Tell Me More

 

Tell me more, tell me more-

These words, reminiscent of the youthful summer musical “Grease” (you started singing it, didn’t you?) are actually a fabulous communication tool and moderation strategy.

Although the film itself has little to do with labor, birth, postpartum and parenting, those three words do.

Tell me more

The process of becoming parents is a difficult one, filled with questions, laden with anxieties and charged with emotions. Those emotions often will lead us to ask questions of care providers that may address the underlying concerns we have and may not. Emotions are kind of funny in the way they tangle up our thoughts.

Most people will ask these questions of their care providers, which is a good start. As involved as many care providers want to be though, they just simply are not able to devote as much time to answering questions as is needed to uncover and resolve deep concerns.

That’s where we come in.

Rather than try to read minds and assume what questions you have, we ask.

We listen attentively and actively and then we say, “tell me more.” The more we listen, the more we can help. Whether it’s a concern that you have about the hospital or birth center, or a question about breastfeeding or bottle feeding, or anything else that comes with this parenting gig. We say, “tell me more.” We want to know not just your questions, but also the concerns that you have that prompt this question.

We also understand that there are some circumstances that will increase a couple’s risk of postpartum depression; and there are some safeguards that are possible to place before the birth. Whenever a client asks us questions about conception, IVF, IUI or fertility challenges, we always say, “tell me more.”

When a parent asks us about long labor, difficult birth, sleep problems for multiples or singletons, we say, “tell me more.”

When someone asks us about urinary tract infections, yeast infections, back pain or headaches, we say, (you guessed it) “tell me more.”

It may sound redundant, but think for a moment about all the circumstances in your life where you are rushed (or rushing) and don’t feel heard. At the bank, at the corner restaurant, in the store, in traffic, at the office; we live a fast paced life that doesn’t always make room for listening.

“I was going to ask, but they were so busy . . .”

Or perhaps you felt heard at the time, so you go on with your day and then as you’re falling asleep that night you realize that you have another question now.
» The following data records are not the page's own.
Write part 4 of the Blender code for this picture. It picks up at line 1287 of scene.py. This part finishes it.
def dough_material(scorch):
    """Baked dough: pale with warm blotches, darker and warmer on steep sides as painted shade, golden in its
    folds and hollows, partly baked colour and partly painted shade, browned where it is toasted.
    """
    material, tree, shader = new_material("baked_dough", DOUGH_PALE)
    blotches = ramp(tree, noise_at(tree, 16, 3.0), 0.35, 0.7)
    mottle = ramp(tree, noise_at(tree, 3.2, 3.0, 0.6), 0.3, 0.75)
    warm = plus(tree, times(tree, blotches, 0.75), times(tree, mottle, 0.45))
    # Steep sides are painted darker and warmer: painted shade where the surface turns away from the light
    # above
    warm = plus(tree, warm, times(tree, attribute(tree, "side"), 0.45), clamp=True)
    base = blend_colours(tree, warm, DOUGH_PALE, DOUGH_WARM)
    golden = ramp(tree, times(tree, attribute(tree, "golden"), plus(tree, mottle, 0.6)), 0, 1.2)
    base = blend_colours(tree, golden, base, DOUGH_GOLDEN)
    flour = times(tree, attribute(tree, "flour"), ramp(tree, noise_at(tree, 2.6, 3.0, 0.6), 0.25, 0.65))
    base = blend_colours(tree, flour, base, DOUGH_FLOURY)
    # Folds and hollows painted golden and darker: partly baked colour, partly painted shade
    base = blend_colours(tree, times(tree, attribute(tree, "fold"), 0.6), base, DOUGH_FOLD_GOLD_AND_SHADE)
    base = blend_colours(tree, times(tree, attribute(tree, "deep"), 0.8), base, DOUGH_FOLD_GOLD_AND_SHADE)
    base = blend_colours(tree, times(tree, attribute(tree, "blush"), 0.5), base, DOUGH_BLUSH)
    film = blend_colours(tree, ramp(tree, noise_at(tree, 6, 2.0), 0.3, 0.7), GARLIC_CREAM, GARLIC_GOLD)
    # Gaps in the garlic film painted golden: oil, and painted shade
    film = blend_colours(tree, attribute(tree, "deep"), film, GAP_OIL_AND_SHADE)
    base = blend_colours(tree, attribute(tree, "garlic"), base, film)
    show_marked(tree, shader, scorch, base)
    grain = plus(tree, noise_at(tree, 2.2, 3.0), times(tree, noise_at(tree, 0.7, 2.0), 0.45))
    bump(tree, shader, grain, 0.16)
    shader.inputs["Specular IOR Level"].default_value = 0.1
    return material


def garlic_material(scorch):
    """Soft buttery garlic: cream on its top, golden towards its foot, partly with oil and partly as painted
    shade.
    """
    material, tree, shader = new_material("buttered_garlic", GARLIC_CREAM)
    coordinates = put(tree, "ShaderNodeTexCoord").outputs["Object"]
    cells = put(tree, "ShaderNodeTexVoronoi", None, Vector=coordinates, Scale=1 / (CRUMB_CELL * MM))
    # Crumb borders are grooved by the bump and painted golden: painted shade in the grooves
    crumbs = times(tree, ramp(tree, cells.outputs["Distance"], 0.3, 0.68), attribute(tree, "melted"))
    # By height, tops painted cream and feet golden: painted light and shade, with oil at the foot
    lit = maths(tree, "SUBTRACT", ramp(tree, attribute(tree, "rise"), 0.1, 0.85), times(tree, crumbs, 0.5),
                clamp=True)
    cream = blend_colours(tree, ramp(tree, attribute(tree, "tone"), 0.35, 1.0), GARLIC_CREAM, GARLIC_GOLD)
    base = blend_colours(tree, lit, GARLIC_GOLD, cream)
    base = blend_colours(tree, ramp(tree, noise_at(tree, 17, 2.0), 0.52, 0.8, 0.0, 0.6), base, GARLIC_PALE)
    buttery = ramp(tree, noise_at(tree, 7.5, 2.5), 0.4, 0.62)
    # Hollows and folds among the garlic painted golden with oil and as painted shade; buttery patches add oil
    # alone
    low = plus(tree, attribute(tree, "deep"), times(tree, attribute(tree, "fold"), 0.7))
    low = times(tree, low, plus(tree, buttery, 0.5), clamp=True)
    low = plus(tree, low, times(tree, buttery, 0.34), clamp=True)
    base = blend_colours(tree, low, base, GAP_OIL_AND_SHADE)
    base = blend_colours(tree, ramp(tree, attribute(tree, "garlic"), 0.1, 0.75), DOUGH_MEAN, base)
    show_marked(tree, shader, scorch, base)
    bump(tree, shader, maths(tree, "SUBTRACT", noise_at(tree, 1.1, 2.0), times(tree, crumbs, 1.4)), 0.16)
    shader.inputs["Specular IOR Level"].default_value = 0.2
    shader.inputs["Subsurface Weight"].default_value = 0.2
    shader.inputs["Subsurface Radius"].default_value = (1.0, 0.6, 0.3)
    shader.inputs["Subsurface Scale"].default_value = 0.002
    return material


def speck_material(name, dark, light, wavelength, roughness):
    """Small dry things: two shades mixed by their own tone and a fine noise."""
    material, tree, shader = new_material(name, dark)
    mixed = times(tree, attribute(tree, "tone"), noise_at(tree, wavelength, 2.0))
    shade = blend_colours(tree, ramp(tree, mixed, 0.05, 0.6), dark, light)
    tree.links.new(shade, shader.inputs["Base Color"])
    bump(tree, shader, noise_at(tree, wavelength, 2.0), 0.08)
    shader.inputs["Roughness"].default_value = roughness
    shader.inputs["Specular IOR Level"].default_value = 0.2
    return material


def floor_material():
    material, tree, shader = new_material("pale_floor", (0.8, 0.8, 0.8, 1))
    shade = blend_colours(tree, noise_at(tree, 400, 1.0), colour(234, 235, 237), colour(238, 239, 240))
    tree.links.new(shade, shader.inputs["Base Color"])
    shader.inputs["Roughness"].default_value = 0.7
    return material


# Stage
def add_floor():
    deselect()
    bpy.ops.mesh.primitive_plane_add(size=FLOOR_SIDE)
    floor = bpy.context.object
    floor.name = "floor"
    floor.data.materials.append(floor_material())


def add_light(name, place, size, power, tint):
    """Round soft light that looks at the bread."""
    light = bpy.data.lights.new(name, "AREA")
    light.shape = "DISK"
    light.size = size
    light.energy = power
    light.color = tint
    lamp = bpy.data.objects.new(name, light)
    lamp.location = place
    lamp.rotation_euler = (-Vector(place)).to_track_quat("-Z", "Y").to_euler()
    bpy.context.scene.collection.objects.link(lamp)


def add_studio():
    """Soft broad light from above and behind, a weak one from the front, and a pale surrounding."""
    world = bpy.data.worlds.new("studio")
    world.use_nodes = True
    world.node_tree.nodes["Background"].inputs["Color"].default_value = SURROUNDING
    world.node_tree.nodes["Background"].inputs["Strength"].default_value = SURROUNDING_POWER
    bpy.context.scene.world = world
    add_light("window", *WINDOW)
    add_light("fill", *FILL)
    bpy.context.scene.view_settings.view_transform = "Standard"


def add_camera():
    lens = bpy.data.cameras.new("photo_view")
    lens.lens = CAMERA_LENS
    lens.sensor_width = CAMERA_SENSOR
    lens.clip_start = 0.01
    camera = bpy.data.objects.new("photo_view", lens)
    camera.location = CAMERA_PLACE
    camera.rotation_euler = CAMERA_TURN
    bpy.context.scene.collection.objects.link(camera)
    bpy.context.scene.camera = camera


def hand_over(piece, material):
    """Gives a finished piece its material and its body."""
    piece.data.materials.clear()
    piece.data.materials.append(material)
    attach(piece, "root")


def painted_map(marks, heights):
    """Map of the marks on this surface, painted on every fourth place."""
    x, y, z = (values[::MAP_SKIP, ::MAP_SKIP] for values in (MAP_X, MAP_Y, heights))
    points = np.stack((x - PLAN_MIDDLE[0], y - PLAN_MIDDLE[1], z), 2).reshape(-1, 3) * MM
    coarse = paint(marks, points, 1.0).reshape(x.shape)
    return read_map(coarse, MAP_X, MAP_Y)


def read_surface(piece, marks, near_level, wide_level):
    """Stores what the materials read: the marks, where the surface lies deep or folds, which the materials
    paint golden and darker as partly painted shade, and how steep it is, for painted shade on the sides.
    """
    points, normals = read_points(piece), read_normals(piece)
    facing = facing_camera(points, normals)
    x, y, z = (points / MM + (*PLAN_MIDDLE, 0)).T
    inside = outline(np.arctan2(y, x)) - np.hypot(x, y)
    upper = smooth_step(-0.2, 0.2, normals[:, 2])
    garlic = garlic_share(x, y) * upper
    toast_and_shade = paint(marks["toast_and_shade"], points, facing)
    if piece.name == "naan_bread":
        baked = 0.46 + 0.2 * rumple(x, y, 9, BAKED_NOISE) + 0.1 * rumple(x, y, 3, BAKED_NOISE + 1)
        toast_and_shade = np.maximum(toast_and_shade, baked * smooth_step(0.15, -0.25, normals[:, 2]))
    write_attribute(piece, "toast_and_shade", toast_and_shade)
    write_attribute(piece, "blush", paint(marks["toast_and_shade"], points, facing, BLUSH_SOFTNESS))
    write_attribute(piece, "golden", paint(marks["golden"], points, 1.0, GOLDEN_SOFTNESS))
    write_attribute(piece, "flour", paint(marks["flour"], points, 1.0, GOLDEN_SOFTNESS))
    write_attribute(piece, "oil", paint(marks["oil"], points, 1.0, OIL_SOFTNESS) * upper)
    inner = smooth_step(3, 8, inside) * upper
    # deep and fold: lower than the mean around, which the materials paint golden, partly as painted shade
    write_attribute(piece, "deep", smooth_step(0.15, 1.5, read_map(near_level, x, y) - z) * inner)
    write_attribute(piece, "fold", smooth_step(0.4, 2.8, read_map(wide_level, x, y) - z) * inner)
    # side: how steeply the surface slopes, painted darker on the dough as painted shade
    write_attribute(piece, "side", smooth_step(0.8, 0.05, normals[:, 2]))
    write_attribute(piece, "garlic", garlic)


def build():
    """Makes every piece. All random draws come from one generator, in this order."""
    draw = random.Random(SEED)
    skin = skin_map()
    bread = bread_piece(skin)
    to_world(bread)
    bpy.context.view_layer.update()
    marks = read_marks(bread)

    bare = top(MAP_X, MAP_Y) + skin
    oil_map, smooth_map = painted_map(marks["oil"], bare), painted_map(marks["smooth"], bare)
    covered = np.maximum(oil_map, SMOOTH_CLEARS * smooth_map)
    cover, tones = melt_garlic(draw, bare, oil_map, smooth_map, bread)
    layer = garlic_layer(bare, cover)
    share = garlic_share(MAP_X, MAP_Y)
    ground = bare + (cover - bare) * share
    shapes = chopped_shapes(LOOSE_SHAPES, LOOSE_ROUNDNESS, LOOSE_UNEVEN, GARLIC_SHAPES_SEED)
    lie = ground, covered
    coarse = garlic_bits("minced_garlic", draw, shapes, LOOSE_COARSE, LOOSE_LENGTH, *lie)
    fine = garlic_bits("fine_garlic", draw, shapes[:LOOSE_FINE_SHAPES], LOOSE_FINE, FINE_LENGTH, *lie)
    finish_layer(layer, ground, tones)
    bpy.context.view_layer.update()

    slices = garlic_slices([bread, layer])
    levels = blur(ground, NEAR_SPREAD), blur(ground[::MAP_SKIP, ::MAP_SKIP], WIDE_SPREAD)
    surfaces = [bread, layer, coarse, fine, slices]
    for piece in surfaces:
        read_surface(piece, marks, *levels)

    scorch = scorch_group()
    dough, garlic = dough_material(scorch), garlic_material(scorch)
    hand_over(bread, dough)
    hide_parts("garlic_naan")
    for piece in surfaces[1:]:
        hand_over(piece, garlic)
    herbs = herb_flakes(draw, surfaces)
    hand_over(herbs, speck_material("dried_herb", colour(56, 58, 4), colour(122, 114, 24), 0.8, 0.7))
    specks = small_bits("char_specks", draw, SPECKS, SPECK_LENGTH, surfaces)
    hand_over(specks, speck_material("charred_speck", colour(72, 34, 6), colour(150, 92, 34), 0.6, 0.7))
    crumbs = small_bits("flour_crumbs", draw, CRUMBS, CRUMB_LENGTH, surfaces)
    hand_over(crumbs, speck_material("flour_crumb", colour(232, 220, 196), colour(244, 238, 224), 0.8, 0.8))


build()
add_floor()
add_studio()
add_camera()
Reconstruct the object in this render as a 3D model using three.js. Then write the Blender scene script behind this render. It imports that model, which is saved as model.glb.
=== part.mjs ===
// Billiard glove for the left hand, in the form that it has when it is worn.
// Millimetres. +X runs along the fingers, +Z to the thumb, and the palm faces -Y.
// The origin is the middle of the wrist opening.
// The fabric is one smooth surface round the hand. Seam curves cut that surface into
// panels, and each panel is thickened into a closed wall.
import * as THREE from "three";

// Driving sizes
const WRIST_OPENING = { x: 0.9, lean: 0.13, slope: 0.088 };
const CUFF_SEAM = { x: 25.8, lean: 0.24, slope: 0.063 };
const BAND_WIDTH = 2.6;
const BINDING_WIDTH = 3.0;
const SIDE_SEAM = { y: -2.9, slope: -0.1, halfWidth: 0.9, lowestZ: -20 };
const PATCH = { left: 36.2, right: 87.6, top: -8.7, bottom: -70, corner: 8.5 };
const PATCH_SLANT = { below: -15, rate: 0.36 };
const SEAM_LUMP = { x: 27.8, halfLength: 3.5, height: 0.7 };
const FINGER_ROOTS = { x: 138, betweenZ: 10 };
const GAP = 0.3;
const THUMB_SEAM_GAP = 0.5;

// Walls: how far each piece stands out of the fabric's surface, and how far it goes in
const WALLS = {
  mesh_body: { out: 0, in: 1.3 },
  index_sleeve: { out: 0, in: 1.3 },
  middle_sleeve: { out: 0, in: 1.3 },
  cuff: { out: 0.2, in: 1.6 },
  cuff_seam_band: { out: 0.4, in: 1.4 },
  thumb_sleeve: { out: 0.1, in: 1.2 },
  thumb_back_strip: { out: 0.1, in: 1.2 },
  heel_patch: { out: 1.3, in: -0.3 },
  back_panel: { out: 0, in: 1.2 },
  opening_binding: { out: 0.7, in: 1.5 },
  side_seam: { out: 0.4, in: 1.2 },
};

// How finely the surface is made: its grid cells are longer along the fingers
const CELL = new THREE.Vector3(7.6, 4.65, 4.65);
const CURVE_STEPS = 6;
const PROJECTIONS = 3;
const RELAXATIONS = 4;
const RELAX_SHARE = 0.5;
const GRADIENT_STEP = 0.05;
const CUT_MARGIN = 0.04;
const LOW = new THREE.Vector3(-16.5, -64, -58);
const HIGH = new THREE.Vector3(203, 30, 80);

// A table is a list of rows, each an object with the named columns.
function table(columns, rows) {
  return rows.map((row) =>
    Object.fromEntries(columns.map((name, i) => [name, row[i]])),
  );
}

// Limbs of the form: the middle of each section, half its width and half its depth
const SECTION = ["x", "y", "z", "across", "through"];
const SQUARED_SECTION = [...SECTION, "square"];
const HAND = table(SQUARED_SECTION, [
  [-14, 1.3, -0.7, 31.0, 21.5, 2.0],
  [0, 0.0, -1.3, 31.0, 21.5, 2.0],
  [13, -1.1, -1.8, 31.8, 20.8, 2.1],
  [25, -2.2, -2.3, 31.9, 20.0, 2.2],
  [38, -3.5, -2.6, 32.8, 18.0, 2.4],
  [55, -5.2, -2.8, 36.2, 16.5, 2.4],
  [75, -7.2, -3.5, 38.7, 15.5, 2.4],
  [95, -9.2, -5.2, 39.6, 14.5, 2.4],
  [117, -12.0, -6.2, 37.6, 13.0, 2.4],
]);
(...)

“Oh no! I forgot to ask . . .”

Imagine what peace is available when you have someone who can listen, attentively and actively, focusing all of their attention and energy on you, and on receiving your message. The message you are communicating both verbally and non-verbally.

In the telling of your concerns, many of those emotions, expectations and anxieties untangle themselves. The high priority items are left, and we can put together a plan that addresses those priorities.

Imagine what life would be like if we all did this as parents. “Tell me more,” we would say. Tell me more.